Sculco è finito ai domiciliari così come Devona, per il quale è caduta l’aggravante, mentre Oliverio e Adamo sono solo indagati perché, secondo il giudice, il profilo cautelare «si ritiene non sussistente». Quando i vecchi partiti d’appartenenza mutano le alleanze, i portatori di voto si spostano. Oggi, in quota Udc, Flora Sculco, indagata per un’ipotesi di scambio elettorale, è consulente esterna dell’attuale presidente della regione, Roberto Occhiuto (totalmente estraneo all’indagine).

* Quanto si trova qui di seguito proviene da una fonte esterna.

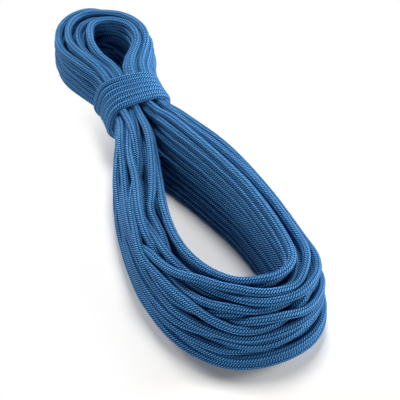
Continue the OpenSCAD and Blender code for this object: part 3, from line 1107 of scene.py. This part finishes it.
@dataclass
class ClimbingRope:
    """The whole rope: one cord with its wrapped waist, and its two finished ends."""

    nodes: dict[str, Object]  # the frame's solids by name
    SOLIDS = ("coil_loops", "neck_wrap", "start_tail", "finish_tail", "start_sheath_end", "finish_sheath_end")

    def build(self) -> None:
        """Builds, dresses and declares every piece of the rope."""
        ends = [piece for end in (START_END, FINISH_END) for piece in self.build_end(end)]
        mesh = RopeMesh(WholeRope().middle_line())
        rope = self.declare(mesh.build(), Finish.SHEATH, *self.SOLIDS)

    def declare(self, piece: Object, finish: Finish, *solids: str) -> Object:
        """Dresses a new piece and ties it to the frame.

        Args:
            piece: the piece.
            finish: the finish it gets.
            solids: the frame's solids that it replaces.

        Returns:
            The same piece.
        """
        finish.dress(piece)
        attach(piece, "root")
        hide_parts(*solids)
        LOG.info("%s: built", piece.name)
        return piece

    def build_end(self, end: RopeEnd) -> list[Object]:
        """Builds one finished end, and dresses the solids inside it.

        Args:
            end: place and sizes of the end.

        Returns:
            The pieces that sit on the rope there.
        """
        Finish.CORE.dress(self.nodes[f"{end.name}_core_strands"])
        Finish.TAPE.dress(self.nodes[f"{end.name}_marker_tape"])
        return [
            self.declare(end.sleeve(), Finish.SLEEVE, f"{end.name}_end_sleeve"),
            self.declare(end.tip(), Finish.TIP, f"{end.name}_fused_tip"),
        ]


# ---- the studio

@dataclass(frozen=True)
class SoftBox:
    """A square lamp turned to the frame's origin: place and edge in metres, power in watts."""

    name: str
    place: Point
    edge: float
    power: float

    def hang(self) -> None:
        """Hangs the lamp."""
        lamp = bpy.data.lights.new(self.name, "AREA")
        lamp.shape = "SQUARE"
        lamp.size = self.edge
        lamp.energy = self.power
        holder = place_object(self.name, lamp)
        holder.location = self.place
        holder.rotation_euler = (-Vector(self.place)).to_track_quat("-Z", "Y").to_euler()


@dataclass(frozen=True)
class Studio:
    """Floor, backdrop, lamps and camera."""

    floor_size: float = 8.0  # metres, like the floor's other sizes
    floor_drop: float = 0.0002  # the floor lies this far below the rope, so that they don't flicker
    floor_grey: tuple[float, ...] = (0.9, 0.9, 0.9, 1.0)  # as the lamps' light meets it
    floor_tint: tuple[float, ...] = (1.0, 0.978, 0.952, 1.0)  # as it is seen near the rope
    fade: Pair = (0.25, 0.4)  # distances between which it turns white, from here on:
    fade_middle: Pair = (0.03, -0.15)
    fade_squeeze: float = 2.0  # the fade starts nearer on both sides than in front, by this factor
    # One lamp high behind on the right, and low ones round it that leave its shadow in front.
    lamps: tuple[SoftBox, ...] = (
        SoftBox("soft_box_above", (0.28, 0.4, 1.5), 0.5, 18.5),
        SoftBox("soft_box_back", (-1.03, 1.79, 0.75), 0.7, 35.0),
        SoftBox("soft_box_right", (2.12, -0.4, 0.46), 0.8, 68.0),
        SoftBox("soft_box_front", (-1.0, -1.75, 0.75), 0.7, 14.0),
    )
    camera_elevation: float = 45.0
    camera_azimuth: float = -20.7
    camera_distance: float = 1360.8
    target: Point = (26.3, -32.8, 0.0)
    focal_px: float = 1075.0  # for an image 400 pixels wide
    image_px: float = 400.0
    sensor_mm: float = 36.0

    def build(self) -> None:
        """Builds everything in the studio."""
        self.lay_floor()
        self.whiten_backdrop()
        for lamp in self.lamps:
            lamp.hang()
        self.place_camera()

    def seen(self, add: Callable[..., Node]) -> Node:
        """Adds the test for what is seen directly, in a reflection or through glass.

        Args:
            add: adds nodes to the tree that gets it.

        Returns:
            Node whose output is 1 there and 0 elsewhere.
        """
        path = add("LightPath").outputs
        mirrored = add("Math", {0: path["Is Camera Ray"], 1: path["Is Glossy Ray"]}, operation="MAXIMUM")
        return add("Math", {0: mirrored, 1: path["Is Transmission Ray"]}, operation="MAXIMUM")

    def lay_floor(self) -> None:
        """Lays a white floor that keeps shadows near the rope and fades into the backdrop further out."""
        corners = np.array([(-1, -1, 0), (1, -1, 0), (1, 1, 0), (-1, 1, 0)]) * self.floor_size / 2
        floor = place_mesh("floor", corners, [(0, 1, 2, 3)])
        floor.location.z = -self.floor_drop
        material = bpy.data.materials.new("white_studio_floor")
        add = node_adder(material)
        lit = add("BsdfDiffuse", {"Color": self.floor_grey})
        pale = add("BsdfDiffuse", {"Color": self.floor_tint})
        white = add("Emission", {"Color": WHITE, "Strength": 1.0})
        x, y = self.fade_middle
        squeeze, shift = (self.fade_squeeze, 1.0, 0.0), (-self.fade_squeeze * x, -y, 0.0)
        place = add("TexCoord").outputs["Object"]
        oval = add("VectorMath", {0: place, 1: squeeze, 2: shift}, operation="MULTIPLY_ADD")
        away = add("VectorMath", {0: oval}, operation="LENGTH").outputs["Value"]
        far = add("MapRange", {0: away, 1: self.fade[0], 2: self.fade[1]}, interpolation_type="SMOOTHSTEP")
        faded = add("MixShader", {0: far, 1: pale, 2: white})
        add("OutputMaterial", {0: add("MixShader", {0: self.seen(add), 1: lit, 2: faded})})
        floor.data.materials.append(material)

    def whiten_backdrop(self) -> None:
        """Makes everything round the floor white to look at, and dark as a light."""
        world = bpy.data.worlds.new("studio")
        bpy.context.scene.world = world
        add = node_adder(world)
        add("OutputWorld", {0: add("Background", {"Color": WHITE, "Strength": self.seen(add)})})

    def place_camera(self) -> None:
        """Places the camera in front of the long loop, looking down along the hank."""
        elevation, azimuth = math.radians(self.camera_elevation), math.radians(self.camera_azimuth)
        level = math.cos(elevation)
        look = Vector((-math.sin(azimuth) * level, math.cos(azimuth) * level, -math.sin(elevation)))
        data = bpy.data.cameras.new("camera")
        data.sensor_width = self.sensor_mm
        data.lens = self.focal_px / self.image_px * self.sensor_mm
        camera = place_object("camera", data)
        camera.location = (Vector(self.target) - look * self.camera_distance) * MM
        camera.rotation_euler = look.to_track_quat("-Z", "Y").to_euler()
        bpy.context.scene.camera = camera


def main() -> None:
    """Loads the frame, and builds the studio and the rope."""
    logging.basicConfig(level=logging.INFO, format="%(name)s: %(message)s")
    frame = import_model()
    bpy.context.scene.view_settings.view_transform = "Standard"
    Studio().build()
    ClimbingRope(frame["nodes"]).build()


if __name__ == "__main__":
    main()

Tra i promotori della presunta associazione a delinquere ci sono anche Sebastiano Romeo ed Ernesto Iannone, il primo ex capogruppo in consiglio regionale del Pd, il secondo assessore comunale a Mesoraca.

Le accuse

Il patto politico-affaristico ruota attorno alla figura di Sculco che attiva i suoi contatti politici per garantire voti in cambio dei favori alla rete imprenditoriale a lui vicina. Imprenditori attivi nel disastrato settore della sanità generando che «proprio per il tramite di personaggi senza scrupoli come Sculco, e di politici non disinteressati, per ottenere l’erogazione di budget per prestazioni convenzionate, ricorra a contatti, appoggi e intercessioni, ispirati a logiche affaristiche e clientelari per salvaguardare propri tornaconti economici, in spregio alle più elementari regole di trasparenza», scrive il giudice.

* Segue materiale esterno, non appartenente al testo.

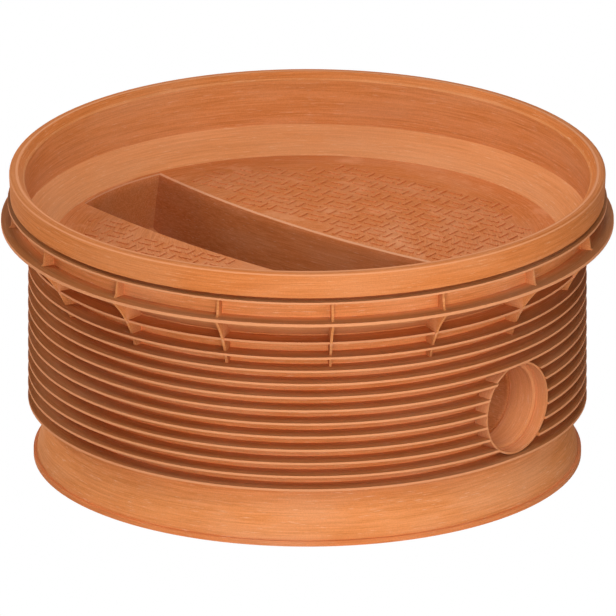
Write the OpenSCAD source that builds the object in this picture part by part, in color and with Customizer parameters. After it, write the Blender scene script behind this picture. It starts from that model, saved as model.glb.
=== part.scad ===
// Drain inspection chamber base: a ribbed round shell with a bell rim for the
// next ring, a welded-in channel and bench floor, two pipe sockets and a flat
// bottom plate. Origin: middle of the underside. +X runs with the flow to the
// outlet, +Z is up. Millimetres.

/* [Shell wall] */
// Inside diameter of the ribbed wall
clear_d = 1000; // [940:10:1040]
// Thickness of the ribbed wall
wall_t = 5.5; // [4:0.5:8]
// Height of the bench surface above the ground
bench_h = 434; // [425:1:470]

/* [Bell rim] */
// Inside diameter of the socket for the next ring
bell_d = 1106; // [1090:2:1140]
// Wall thickness of that socket
bell_t = 6; // [5:0.5:8]
// Height of the sloped shoulder from the benches to the socket
shoulder_h = 46; // [40:1:60]
// Depth of the socket for the next ring
bell_depth = 105; // [95:1:130]
// Width of the lead-in chamfer at the mouth
lead_in_w = 12; // [6:1:14]
// Height of the lead-in chamfer at the mouth
lead_in_h = 14; // [8:1:20]
// Reach of the turned-over rim from the socket bore to its outer face
rim_reach = 30; // [26:1:34]
// Height of the turned-over rim
rim_h = 51; // [40:1:51]
// Thickness of the turned-over rim
rim_t = 6; // [4:0.5:7]
// Draft of the rim's outer face over its height
rim_draft = 2; // [0:0.5:3]
// Radius on the rim's outer top edge
rim_round = 6; // [3:0.5:7]

/* [Flanges] */
// Reach of the wide lower flange beyond the socket wall
lower_flange_reach = 40; // [30:1:50]
// Thickness of the lower flange
lower_flange_t = 6; // [4:0.5:8]
// Reach of the thin upper flange beyond the socket wall
upper_flange_reach = 27; // [20:1:30]
// Thickness of the upper flange
upper_flange_t = 4; // [3:0.5:5]
// Open slot between the upper flange and the rim above it
flange_slot = 8; // [6:0.5:12]

/* [Ribs] */
// Reach of the rings beyond the wall
rib_reach = 40.5; // [30:0.5:45]
// Thickness of each ring
rib_t = 4.5; // [3:0.5:6]
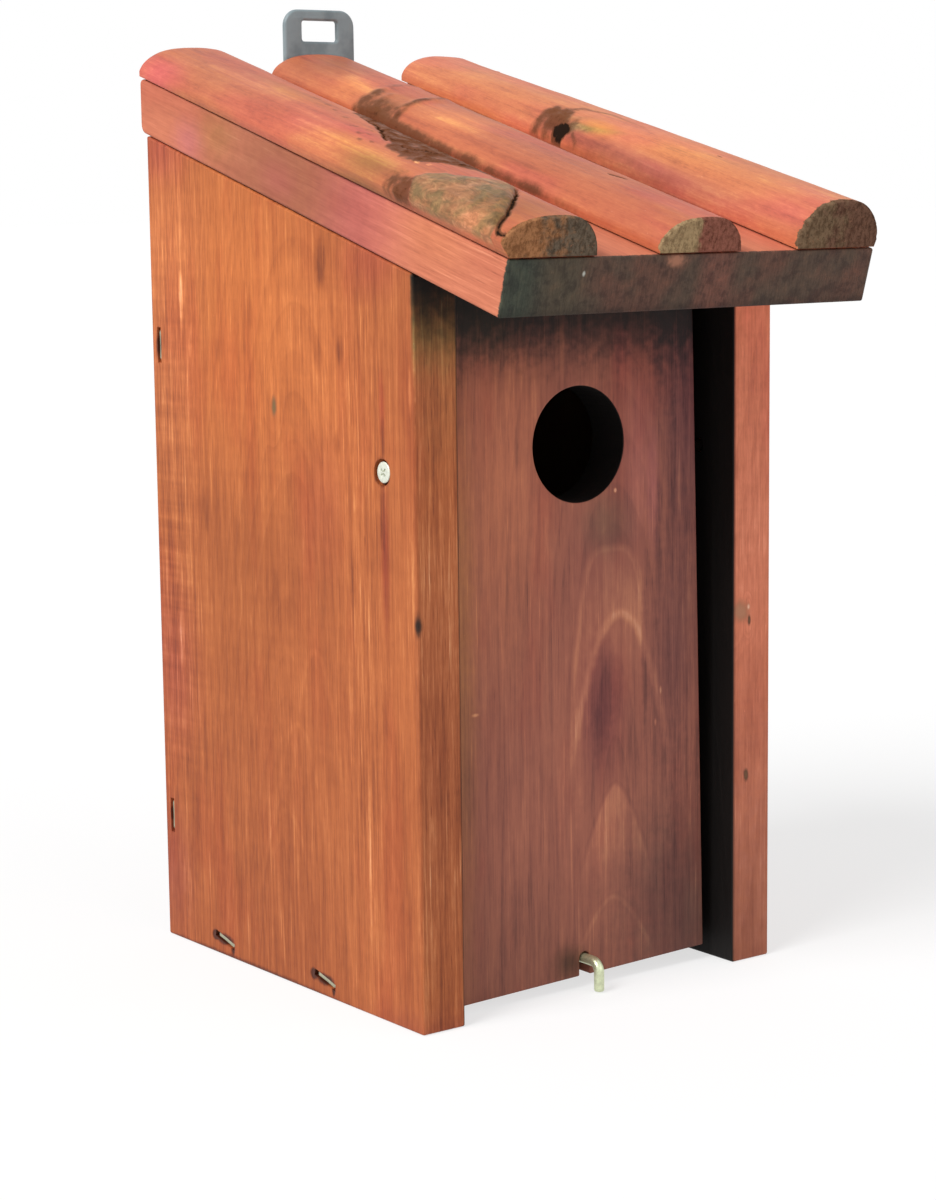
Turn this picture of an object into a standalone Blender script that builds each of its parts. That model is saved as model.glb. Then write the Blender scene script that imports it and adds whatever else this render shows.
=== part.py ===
"""Bird nest box: a front that swings on two screws, and a roof of half-round logs.

Metres, +Z up, front towards -Y. The origin is on the underside of the floor board, under the
middle of the side boards. The sides hold the back, the floor and the front between them. The back
and the floor are stapled in. The front hangs on two screws, and a bent wire hook holds its foot.
"""
import bpy
import bmesh
from math import atan2, cos, pi, radians, sin, tan
from mathutils import Matrix, Vector

# Box
box_width = 0.125               # over both side boards
side_depth = 0.1323             # front edge to back edge of a side board
side_front_height = 0.2024      # underside of the roof over the sides' front edges
board_thickness = 0.014         # sides, back, floor and front
back_proud = 0.003              # the back stands this far out behind the sides
board_arris = 0.0006            # width of the softened edges
seat_gap = 0.0003               # between pieces that touch
overrun = 0.002                 # cutters run this far past the wood

# Front
front_play = 0.0095             # between the front and both sides together
front_shift = 0.0005            # middle of its foot, right of the box's middle
front_lean_share = 0.022        # it hangs this much out of plumb, to the left going up
front_recess = 0.008            # behind the sides' front edges
front_foot_rise = 0.0035        # above the sides' bottom edges
front_head_gap = 0.0021         # under the roof, in the middle of the top edge
entrance_diameter = 0.032
entrance_drop = 0.0486          # from the top edge to the middle of the hole
entrance_shift = -0.0014        # from the middle of the box

# Screws that the front swings on
pivot_drop = 0.0525             # from the front's top edge to the axis
pivot_bite = 0.0115             # least length in the front's edge
pivot_head_diameter = 0.0068
pivot_head_rim = 0.0006
pivot_shank_diameter = 0.0035
pivot_head_sink = 0.0003        # under the face of the side

# Hook in the floor's front edge, and the slot that it stands in
hook_wire = 0.0029
hook_height = 0.0085            # axis above the underside of the floor
hook_shift = -0.0003            # from the middle of the box
hook_standoff = 0.0063          # axis of its arm, in front of the front panel's face
hook_bend_radius = 0.0026
hook_arm = 0.0082               # from the shank's axis to the arm's end
hook_bite = 0.014               # length in the floor
slot_clearance = 0.0004         # round the hook, in the front's slot
slot_round_share = 0.98         # of half the slot's width, at its closed end

# Roof
roof_pitch = radians(16)
roof_thickness = 0.015
roof_overhang = 0.0364          # in front of the sides
roof_rear_round = 0.003         # lower rear edge
roof_rear_top_round = 0.0015

# Half-round logs on the roof. A crest share of 0 puts the crest halfway across, 1 at the right edge.
# A bulge is how far the outer flank stands out past the side of the roof board at the eave.
left_log_front_width = 0.028
left_log_rear_width = 0.035
left_log_front_height = 0.0105
left_log_rear_height = 0.0085
left_log_crest_share = 0.15
left_log_bulge = 0.0026
middle_log_front_width = 0.028
middle_log_rear_width = 0.033
middle_log_front_height = 0.0091
middle_log_rear_height = 0.0074
middle_log_crest_share = 0.13
right_log_front_width = 0.0285
right_log_rear_width = 0.031
right_log_front_height = 0.013
right_log_rear_height = 0.0078
right_log_crest_share = 0.05
right_log_bulge = 0.0008
log_edge = 0.0012               # edge that the round starts from, over the flat underside
log_swell_share = 0.03          # extra height halfway along
arch_power_share = 2.5          # shape of the round: higher is flatter on top
arch_root_share = 0.58          # shape of the round: lower is steeper at the edges

# Nails through the logs
nail_shank = 0.0015
nail_head = 0.0025
nail_head_height = 0.0007
nail_head_sink = 0.0002
nail_bite = 0.014               # length in the board under the roof
nail_end_distance = 0.042       # first nail to the eave, along the slope
middle_nail_shift = -0.007      # from the middle of its log, clear of the hanger's screws
middle_nail_share = 0.7         # of the roof board's thickness, where nothing is under it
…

Poco importa dei viaggi della speranza di chi vive in Calabria per avere cura e assistenza negli ospedali fuori regione, quello che conta per i politici sono i voti, per gli imprenditori i soldi.

Altra figura chiave è quella di Devona che ha assunto un ruolo primario nello scacchiere politico regionale, ma che riusciva ad avere anche rapporti con ambienti della criminalità organizzata. I politici avrebbero inseguito «biechi interessi personali», cancellando ogni criterio di trasparenza e meritocrazia. Gli interessi imprenditoriali si estendevano dal settore sanitario a quello delle bonifiche con presunte turbative d’asta e irregolarità nell’esecuzione delle gare.

Paolucci di Speranza

Tra gli indagati figura anche Massimo Paolucci, già parlamentare europeo del Pd. Nel secondo governo Conte è stato capo segreteria del ministro della Salute, Roberto Speranza, nonostante un’esperienza nella disastrosa macchina commissariale dell’emergenza rifiuti in Campania, negli anni 2001-2004. Anche il commissario Domenico Arcuri lo ha scelto come braccio destro nella squadra per fronteggiare il Covid.

Paolucci è indagato per voto di scambio in merito alle elezioni europee del 2019 (non è stato eletto) quando, durante un incontro con alcuni imprenditori, avrebbe offerto «utilità quale tornaconto per il voto che gli veniva promesso dai soggetti incardinati nel settore dei rifiuti». Utilità che sarebbe consistite nell’agevolare questi imprenditori nel settore dello smaltimento dei rifiuti.

«Chi si assomiglia si piglia», diceva uno dei presenti. Un’altra contestazione, che coinvolge con la stessa ipotesi Paolucci, riguarda anche i fratelli Vrenna, potenti ras dei rifiuti in Calabria. L’indagine è nella fase preliminare e le misure cautelari dovranno passare il vaglio del tribunale delle libertà e, in caso di ulteriore ricorso, della corte di Cassazione.